2- Rising hash rate often signals stronger miner confidence and network resilience.
3- A Bitcoin hash rate record does not automatically mean the Bitcoin price will rise.
4- Mining difficulty, energy costs, and miner profitability all affect hash rate trends.
5- Investors watch Bitcoin hash rate records as a key on-chain indicator.
6- Understanding hash rate helps traders read Bitcoin’s long-term network health.



Why Bitcoin Hash Rate Record Matters More Than Most People Think

The Bitcoin hash rate record is one of those metrics many people hear about but don’t fully understand. You’ll often see headlines saying Bitcoin just reached a new hash rate high, and for many readers, that sounds technical, distant, or maybe not relevant at all. But here’s the thing: this number tells you a lot about what is happening behind the scenes in the Bitcoin network.


Hash rate represents the total computing power miners use to process transactions and secure Bitcoin’s blockchain. When Bitcoin reaches a hash rate record, it means that more machines are working to validate blocks and compete for mining rewards than ever before. That matters because Bitcoin’s security depends heavily on this mining power.


Think of it like a game. If Bitcoin were a giant digital fortress, hash rate would be the number of guards protecting the walls. The more guards there are, the harder it becomes for anyone to attack the network.


A Bitcoin hash rate record can also show how miners feel about the future. Mining is expensive. Operators spend money on hardware, electricity, maintenance, and cooling systems. If they continue adding power and pushing the network to new highs, it can suggest confidence in Bitcoin’s long-term value.

But it’s not that simple.


Hash rate records do not always lead to price rallies, and they do not guarantee bullish momentum. They are part of a bigger puzzle. If read correctly, they can be one of the most useful indicators in Bitcoin analysis.

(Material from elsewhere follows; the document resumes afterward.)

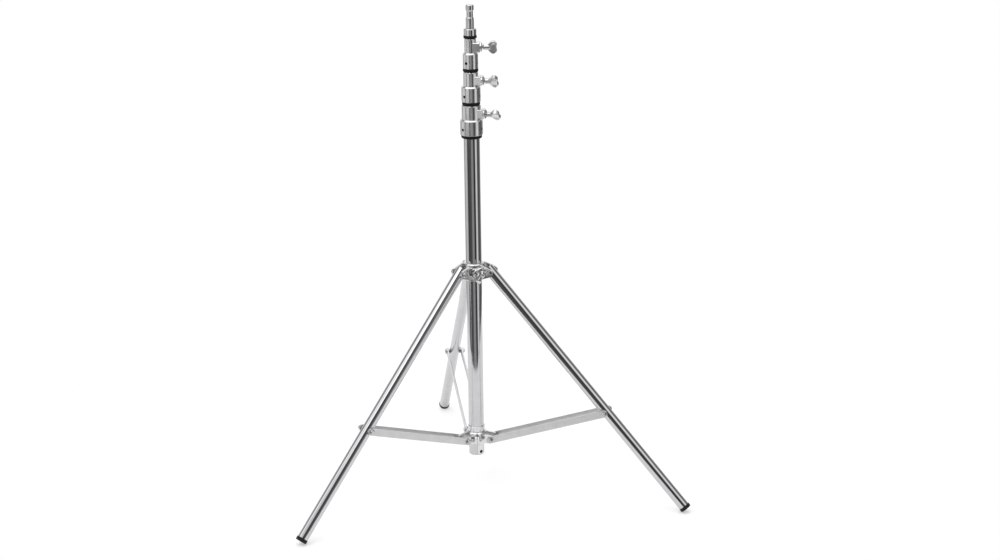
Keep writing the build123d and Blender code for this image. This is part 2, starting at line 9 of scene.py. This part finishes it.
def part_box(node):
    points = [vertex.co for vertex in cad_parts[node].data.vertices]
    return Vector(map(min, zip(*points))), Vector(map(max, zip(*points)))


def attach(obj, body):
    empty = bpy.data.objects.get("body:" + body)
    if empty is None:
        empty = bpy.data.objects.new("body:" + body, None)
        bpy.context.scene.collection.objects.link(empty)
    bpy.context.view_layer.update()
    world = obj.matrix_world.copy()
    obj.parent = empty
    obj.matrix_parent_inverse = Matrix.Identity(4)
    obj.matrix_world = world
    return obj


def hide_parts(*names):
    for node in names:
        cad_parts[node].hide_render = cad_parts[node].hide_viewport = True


# The looks of a chrome telescoping lighting stand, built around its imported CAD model.
# Metres throughout. Most pieces are finer copies of their CAD nodes with softened edges. The
# wings are swollen and smoothed, and the lock screws and foot caps are modelled here.

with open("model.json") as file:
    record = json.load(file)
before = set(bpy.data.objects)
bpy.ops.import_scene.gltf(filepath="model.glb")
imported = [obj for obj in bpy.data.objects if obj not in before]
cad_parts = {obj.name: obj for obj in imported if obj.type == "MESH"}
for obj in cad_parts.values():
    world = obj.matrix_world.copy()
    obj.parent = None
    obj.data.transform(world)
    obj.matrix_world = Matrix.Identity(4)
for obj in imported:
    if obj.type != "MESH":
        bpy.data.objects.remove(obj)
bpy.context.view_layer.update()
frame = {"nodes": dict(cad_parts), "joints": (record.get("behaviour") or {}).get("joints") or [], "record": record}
NODES = frame["nodes"]
JOINTS = {joint["name"]: joint for joint in frame["joints"]}
BODY_OF = {
    node: body for body, nodes in frame["record"]["behaviour"]["bodies"].items() for node in nodes
}
SLOT_OF = {part["node"]: part["material_slot"] for part in frame["record"]["subparts"]}
SCENE = bpy.context.scene
MM = 0.001
UP = Vector((0, 0, 1))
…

What Is the Bitcoin Hash Rate and How Does It Actually Work?

Bitcoin hash rate measures how many cryptographic calculations miners perform every second while trying to solve the mathematical puzzle required to add a new block to the blockchain.

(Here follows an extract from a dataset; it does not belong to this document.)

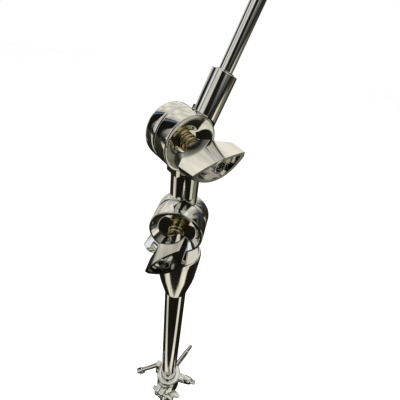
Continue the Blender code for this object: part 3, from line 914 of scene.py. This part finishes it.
@dataclass
class Boom:
    """The boom rod, its sleeve bush and the small cymbal tilter on its end."""

    layout: Layout = LAYOUT
    rod_r: float = 5.2
    start: float = 27.0
    end: float = 470.0

    def arm(self) -> None:
        """Rod and bush."""
        bush = lathe([(6.75, 55.2), (6.75, 31), (5.6, 31), (5.6, 55.2)], self.layout.boom,
                     ring=True, soft=0.3)
        finish_piece(bush, "turned_sleeve_bush", CHROME, "boom", ["sleeve_bush"])
        bar = rod(self.rod_r, self.start, self.end, self.layout.boom, 0.6)
        finish_piece(bar, "drawn_boom_rod", CHROME, "boom", ["boom_rod"])

    def head(self) -> None:
        """Tilter, post, washer, sleeve, felts and top nut."""
        tip = self.layout.boom @ at(z=self.end)
        pivot = tip @ at(z=18)
        across = pivot @ turn(-90, "X")
        base = lathe([(0, 6), (8, 6), (8, -22), (0, -22)], tip, soft=1.2)
        union(base, block((-7.5, -8, 0), (7.5, -0.2, 26), tip, 1.5))
        carve(base, block((-12, -0.2, 0.5), (12, 12, 30), tip), rod(5.6, -40, 0.4, tip),
              rod(3.6, -20, 20, across, sides=48))
        finish_piece(base, "cast_cymbal_tilter_base", CAST_CHROME, "boom",
                     ["cymbal_tilter_base"])
        head = pivot @ turn(-self.layout.lean, "Y")
        post = head @ at(0, 3, 0)
        cheek = lathe([(0, 8), (10, 8), (10, 0.2), (0, 0.2)], across, soft=0.8)
        union(cheek, block((-6.5, 0.2, 0), (6.5, 8, 22), head, 1.0),
              lathe([(0, 26), (8, 26), (8, 20), (0, 20)], post, soft=1.0),
              rod(3.1, 24, 78, post, 0.6, sides=48))
        carve(cheek, rod(3.6, -20, 20, across, sides=48))
        finish_piece(cheek, "cast_cymbal_tilter_head", CAST_CHROME, "cymbal_head",
                     ["cymbal_tilter_head"])
        WingBolt("cymbal_tilter_bolt", across @ at(z=-8.6) @ turn(180, "X"), 20.0,
                 15.0).build()
        washer = lathe([(4.5, 29), (14, 28.2), (14, 26.4), (3.6, 26.4), (3.6, 29)], post,
                       ring=True, soft=0.4)
        finish_piece(washer, "pressed_seat_washer", ZINC, "cymbal_head", ["seat_washer"])
        sleeve = lathe([(4.9, 56), (4.9, 30.8), (8.5, 30.8), (8.5, 29.4), (3.6, 29.4),
                        (3.6, 56)], post, ring=True, soft=0.4)
        finish_piece(sleeve, "moulded_nylon_sleeve", NYLON, "cymbal_head", ["nylon_sleeve"])
        for name, low in (("lower_felt", 31.2), ("upper_felt", 42.6)):
            felt = lathe([(17.6, low + 11), (18.5, low + 8), (18.5, low + 3), (17.6, low),
                          (5.4, low), (5.4, low + 11)], post, ring=True, soft=1.6)
            finish_piece(felt, "pressed_" + name, FELT, "cymbal_head", [name], sharp=60.0)
        seat = post @ at(z=56.6)
        nut = lathe([(0, 14), (5, 14), (6, 12), (7.5, 1), (7.5, 0), (0, 0)], seat, soft=1.0,
                    sides=64)
        wings = slab([(-18, 6), (-7, 1), (7, 1), (18, 6), (17, 19), (12, 19), (5, 9), (-5, 9),
                      (-12, 19), (-17, 19)], -1.8, 1.8, seat @ turn(90, "X"), 2.6)
        union(nut, soften(wings, 0.8, segments=3))
        carve(nut, rod(3.6, -5, 30, seat, sides=48))
        finish_piece(nut, "cast_top_wing_nut", CAST_CHROME, "top_wing_nut", ["top_wing_nut"])

    def build(self) -> None:
        """Build the arm and its head."""
        self.arm()
        self.head()


# ---- studio

@dataclass(frozen=True)
class Panel:
    """One patch of the studio that the chrome reflects, by direction in degrees."""

    azimuth: float
    width: float
    low: float
    high: float
    color: str
    power: float
    blur: float = 4.0


@dataclass
class Studio:
    """Floor, surroundings, lights and camera."""

    eye: Tuple[float, float, float] = (14.24, -186.72, 1550.82)
    forward: Tuple[float, float, float] = (0.00208, 0.77220, -0.63538)
    right: Tuple[float, float, float] = (0.99119, 0.08257, 0.10360)
    lens: float = 24.69
    base: Tuple[Tuple[float, str], ...] = (
        (0.0, "#14120F"), (0.30, "#2B2822"), (0.45, "#3D3A31"), (0.50, "#1C1B19"),
        (0.56, "#7A786E"), (0.68, "#CFCCC2"), (1.0, "#EFEDE6"))
    panels: Tuple[Panel, ...] = (
        Panel(94.0, 84.0, -6.0, 62.0, "#F4F0E2", 1.0, 6.0),
        Panel(158.0, 26.0, -8.0, 52.0, "#161514", 1.0, 4.0),
        Panel(150.0, 4.0, 12.0, 50.0, "#77839A", 1.0, 3.0),
        Panel(186.0, 12.0, 4.0, 34.0, "#EAF0F6", 1.2, 2.0),
        Panel(220.0, 44.0, 2.0, 46.0, "#E4E2DA", 1.0, 5.0),
        Panel(203.0, 5.0, -4.0, 60.0, "#1B1B1E", 1.0, 3.0),
        Panel(-94.0, 40.0, -20.0, 70.0, "#201E1A", 1.0, 6.0),
        Panel(-52.0, 6.0, 2.0, 40.0, "#3C4A66", 1.0, 3.0),
        Panel(10.0, 34.0, -46.0, -14.0, "#94927F", 0.8, 6.0),
        Panel(30.0, 16.0, 8.0, 50.0, "#191816", 1.0, 3.0),
        Panel(44.0, 3.0, -12.0, 26.0, "#33435F", 1.0, 3.0),
        Panel(127.0, 46.0, -32.0, 0.0, "#D2CEC0", 1.0, 5.0),
        Panel(-97.0, 120.0, -62.0, -22.0, "#1C1914", 1.0, 5.0),
        Panel(200.0, 14.0, -50.0, -8.0, "#C6C3B6", 0.6, 4.0))

    def patch(self, tree: bpy.types.NodeTree, azimuth: bpy.types.NodeSocket,
              height: bpy.types.NodeSocket, panel: Panel) -> bpy.types.NodeSocket:
        """A soft-edged mask for one panel.

        Args:
            tree: The world's tree.
            azimuth: The direction round, in degrees.
            height: The direction up, in degrees.
            panel: The patch.

        Returns:
            The mask, from zero to one.
        """
        def inside(value: bpy.types.NodeSocket, middle: float, half: float
                   ) -> bpy.types.NodeSocket:
            """How far a value lies inside a span."""
            off = math_step(tree, "SUBTRACT", value, middle)
            return math_step(tree, "SUBTRACT", half, math_step(tree, "ABSOLUTE", off))

        around = math_step(tree, "ADD", math_step(tree, "SUBTRACT", azimuth, panel.azimuth),
                           540.0)
        across = inside(math_step(tree, "MODULO", around, 360.0), 180.0, panel.width / 2)
        up = inside(height, (panel.low + panel.high) / 2, (panel.high - panel.low) / 2)
        return smooth_step(tree, math_step(tree, "MINIMUM", across, up), -panel.blur / 2,
                           panel.blur / 2)

    def low_band(self, tree: bpy.types.NodeTree, ray: bpy.types.NodeSocket,
                 rise: bpy.types.NodeSocket) -> bpy.types.NodeSocket:
        """A bright strip across the floor, between the viewer's dark side and the base.

        Args:
            tree: The world's tree.
            ray: The direction.
            rise: Its upward part.

        Returns:
            The strip's mask, from zero to one.
        """
        def along(x: float, y: float) -> bpy.types.NodeSocket:
            """How far the direction goes along a level vector."""
            node = add_node(tree, "ShaderNodeVectorMath",
                            {"operation": "DOT_PRODUCT", 1: (x, y, 0.0)}, {0: ray})
            return node.outputs["Value"]

        near = along(-0.122, -0.993)
        side = math_step(tree, "ABSOLUTE", along(0.993, -0.122))
        skew = math_step(tree, "MULTIPLY_ADD", side, 0.26, near)
        both = math_step(tree, "MULTIPLY", smooth_step(tree, near, 0.355, 0.325),
                         smooth_step(tree, skew, 0.25, 0.29))
        return math_step(tree, "MULTIPLY", both, smooth_step(tree, rise, -0.15, -0.25))

    def surroundings(self) -> None:
        """A plain white room to the eye, with soft panels for the chrome to mirror."""
        world = bpy.data.worlds.new("studio")
        bpy.context.scene.world = world
        world.use_nodes = True
        tree = world.node_tree
        tree.nodes.clear()
        ray = add_node(tree, "ShaderNodeTexCoord").outputs["Generated"]
        parts = add_node(tree, "ShaderNodeSeparateXYZ", links={0: ray}).outputs
        azimuth = math_step(tree, "DEGREES", math_step(tree, "ARCTAN2", parts[1], parts[0]))
        height = math_step(tree, "DEGREES", math_step(tree, "ARCSINE", parts[2]))
        span = add_node(tree, "ShaderNodeMapRange", {"From Min": -90.0, "From Max": 90.0},
                        {"Value": height})
        ramp = add_node(tree, "ShaderNodeValToRGB", links={"Fac": span.outputs[0]})
        stops = ramp.color_ramp.elements
        while len(stops) < len(self.base):
            stops.new(0.5)
        for stop, (place, color) in zip(stops, self.base):
            stop.position, stop.color = place, srgb(color)
        color = ramp.outputs[0]
        for panel in self.panels:
            value = tuple(c * panel.power for c in srgb(panel.color)[:3]) + (1.0,)
            color = mix_colors(tree, self.patch(tree, azimuth, height, panel), color, value)
        color = mix_colors(tree, self.low_band(tree, ray, parts[2]), color, srgb("#F6F1DE"))
        clutter = add_node(tree, "ShaderNodeTexNoise",
                           {"Scale": 5.0, "Detail": 5.0, "Roughness": 0.62}, {"Vector": ray})
        level = add_node(tree, "ShaderNodeMapRange",
                         {"From Min": 0.36, "From Max": 0.62, "To Min": 0.62, "To Max": 1.06},
                         {"Value": clutter.outputs["Fac"]})
        mirrored = add_node(tree, "ShaderNodeBackground", {},
                            {"Color": color, "Strength": level.outputs[0]})
        plain = add_node(tree, "ShaderNodeBackground", {"Color": srgb("#FFFFFF"),
                                                        "Strength": 1.0})
        path = add_node(tree, "ShaderNodeLightPath")
        gloss = add_node(tree, "ShaderNodeMixShader", links={0: path.outputs["Is Glossy Ray"],
                                                             1: plain.outputs[0],
                                                             2: mirrored.outputs[0]})
        add_node(tree, "ShaderNodeOutputWorld", links={0: gloss.outputs[0]})

    def floor(self) -> None:
        """A pale floor a little under the feet."""
        bm = bmesh.new()
        bmesh.ops.create_grid(bm, x_segments=1, y_segments=1, size=6000.0)
        plane = raw("studio_floor", bm, at(z=-0.6))
        mat = bpy.data.materials.new("pale_matt_floor")
        mat.use_nodes = True
        tree = mat.node_tree
        bsdf = tree.nodes["Principled BSDF"]
        grain = add_node(tree, "ShaderNodeTexNoise", {"Scale": 3.0, "Detail": 2.0},
                         {"Vector": add_node(tree, "ShaderNodeTexCoord").outputs["Object"]})
        tone = mix_colors(tree, grain.outputs["Fac"], srgb("#FDFDFD"), srgb("#FBFBFB"))
        wire(tree, bsdf, {"Base Color": tone, "Roughness": 0.9, "Specular IOR Level": 0.0})
        plane.data.materials.append(mat)
        plane.visible_glossy = False

    def lights(self) -> None:
        """One broad soft light overhead and a fill from the left."""
        for name, place, size, power in (("key", (900, -700, 3000), 1800, 42.0),
                                         ("fill", (-1500, -300, 2100), 1200, 14.0)):
            data = bpy.data.lights.new(name, "AREA")
            data.shape, data.size, data.energy = "SQUARE", size * MM, power
            lamp = bpy.data.objects.new(name, data)
            lamp.location = Vector(place) * MM
            aim = Vector((0, 0, 1.3)) - lamp.location
            lamp.rotation_euler = aim.to_track_quat("-Z", "Y").to_euler()
            lamp.visible_glossy = False
            bpy.context.scene.collection.objects.link(lamp)

    def camera(self) -> None:
        """The viewer, close above and in front of the tilters."""
        data = bpy.data.cameras.new("viewer")
        data.lens, data.sensor_width = self.lens, 36.0
        data.clip_start, data.clip_end = 0.01, 50.0
        ahead, right = Vector(self.forward).normalized(), Vector(self.right)
        right = (right - ahead * right.dot(ahead)).normalized()
        up = right.cross(ahead)
        camera = bpy.data.objects.new("viewer", data)
        bpy.context.scene.collection.objects.link(camera)
        rows = Matrix((right, up, -ahead)).transposed().to_4x4()
        camera.matrix_world = Matrix.Translation(Vector(self.eye) * MM) @ rows
        bpy.context.scene.camera = camera

    def build(self) -> None:
        """Set the whole studio up."""
        bpy.context.scene.view_settings.view_transform = "Standard"
        self.surroundings()
        self.floor()
        self.lights()
        self.camera()


# ---- main

def main() -> None:
    """Build every sub-assembly around the frame and report it."""
    logging.basicConfig(level=logging.INFO, format="%(name)s %(message)s")
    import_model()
    Studio().build()
    lay = LAYOUT
    Tubes().build()
    Tripod().build()
    Clamp("base_clamp", 15.9, 590.0, 14.3, 604.0, 215.0, "base").build()
    Clamp("middle_clamp", 14.3, 952.0, 12.7, 962.0, 244.0, "middle_tube").build()
    MemoryLock().build()
    castings = Castings()
    castings.build()
    WingBolt("cup_bolt", at(z=1300) @ turn(139) @ at(28.0) @ turn(90, "Y") @ turn(45), 14.8,
             solid=True).build()
    TilterHardware("upper", lay.upper_drum, *castings.upper, 6.1, "boom").build()
    TilterHardware("lower", lay.lower_drum, *castings.lower, 8.6, "tilter_link").build()
    for name, drum, front, spin in (("upper_wing_nut", lay.upper_drum, castings.upper[0], 173),
                                    ("lower_wing_nut", lay.lower_drum, castings.lower[0], 127.5)):
        WingNut(name, drum @ at(z=front) @ turn(spin), name).build()
    Boom().build()


if __name__ == "__main__":
    main()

This sounds complicated, but the basic idea is simple. Miners use specialised computers called ASIC machines to guess the correct hash for a block. Each guess is a computational attempt. The more guesses miners make every second, the higher the hash rate becomes.

Hash rate is usually measured in:


Terahash per second (TH/s), meaning trillions of calculations per second, petahash per second (PH/s), meaning quadrillions of calculations, and exahash per second (EH/s), meaning quintillions of calculations per second.

The hash rate of the modern Bitcoin network is measured in exahashes because the scale has become enormous.


A Bitcoin hash rate record means the network has reached a new all-time high in this total computing power. That suggests more mining machines are online or that miners are using more efficient hardware.

Now, why does this matter?


This is because Bitcoin uses Proof of Work. Miners compete to solve blocks, and the first one to solve them gets the reward. If more miners join, competition increases. Bitcoin automatically adjusts mining difficulty to keep block production around ten minutes.

So a Bitcoin hash rate record usually leads to:


Higher mining difficulty, stronger network security, more competition among miners, and often pressure on less efficient mining operations.

This is why hash rate is not just a mining statistic. It is a network health metric that reflects infrastructure investment, energy usage, and miner commitment to Bitcoin’s future.



Why a Bitcoin Hash Rate Record Is Seen as a Sign of Network Strength

When Bitcoin reaches a new hash rate record, analysts often describe it as a sign of strength. That description is not just hype. There are practical reasons behind it.

The first reason is security.


Bitcoin’s blockchain becomes harder to attack when the hash rate rises. A theoretical 51% attack requires controlling most of the network’s computing power. As the hash rate grows, the cost of launching such an attack rises significantly. This makes Bitcoin more resilient.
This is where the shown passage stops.